John Chipman, director general of the International Institute for Strategic Studies, believes the end of Sweden and Finland’s neutrality has given European security a new “Nordic centrality”.

“An important impact of Russia’s war on Ukraine was that the geopolitical centre of gravity in Europe moved to the east and the north,” he wrote in the IISS’s annual strategic survey.

“In an enlarged Nato, and with Russia having attacked Ukraine, it is the countries of the north and east which rightly have a key ‘swing vote’ on how Nato analyses risks to European security.”

Sweden’s shift in priorities has left some people alarmed about it losing its reputation as a progressive, peace-loving nation.

As well as abandoning an explicitly feminist foreign policy, Mr Kristersson has tacked to the right on immigration, climate change and foreign aid.

But he told MPs that Sweden would try to strengthen EU climate action with progress on electrification, clean energy and battery storage.

He said the EU should diversify its foreign trade to avoid falling into the same trap it did with its reliance on Russian energy imports.

One ambition is to develop a European semiconductor industry to ease reliance on Chinese parts.

Another Swedish priority is defending the rule of law, setting up a potential clash with Hungary over its alleged erosion of democratic standards.

The focus on crime comes with Sweden plagued by a wave of gangland shootings that overshadowed the recent election campaign.

“When I see the blue-and-yellow EU flag standing as a symbol of freedom next to the blue-and-yellow Ukrainian flag, I am convinced that a blue-and-yellow Swedish presidency is taking on an important task of maintaining these values in Europe,” Mr Kristersson said.

“Together we can overcome the crises and build a better Europe.
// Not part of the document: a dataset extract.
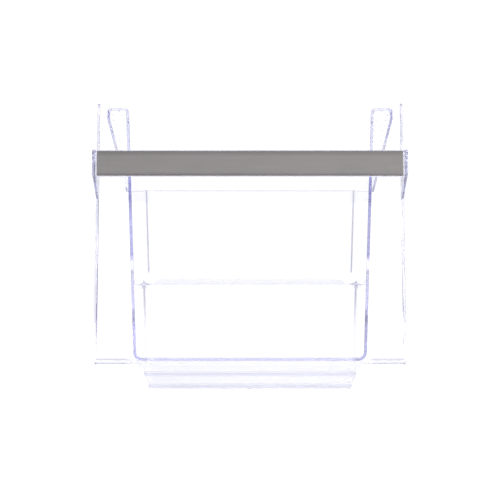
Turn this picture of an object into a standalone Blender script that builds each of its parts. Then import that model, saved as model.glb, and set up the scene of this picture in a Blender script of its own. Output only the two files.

But only if we do it together — and only if we in Sweden do our part.”

The EU presidency chairs ministerial meetings where compromises are negotiated between the bloc’s 27 countries.

The French and Czech presidencies in 2022 steered through a barrage of sanctions on Russia, including flight bans, trade embargoes and hundreds of individual asset freezes.

But long-running EU spats over energy, climate and asylum policy have yet to be fully resolved.

Another outstanding dispute is the expansion of the visa-free Schengen zone to include Bulgaria and Romania, which was vetoed by Austria and the Netherlands.

Sweden will hold the presidency from January to June. Spain will take its turn in the second half of 2023.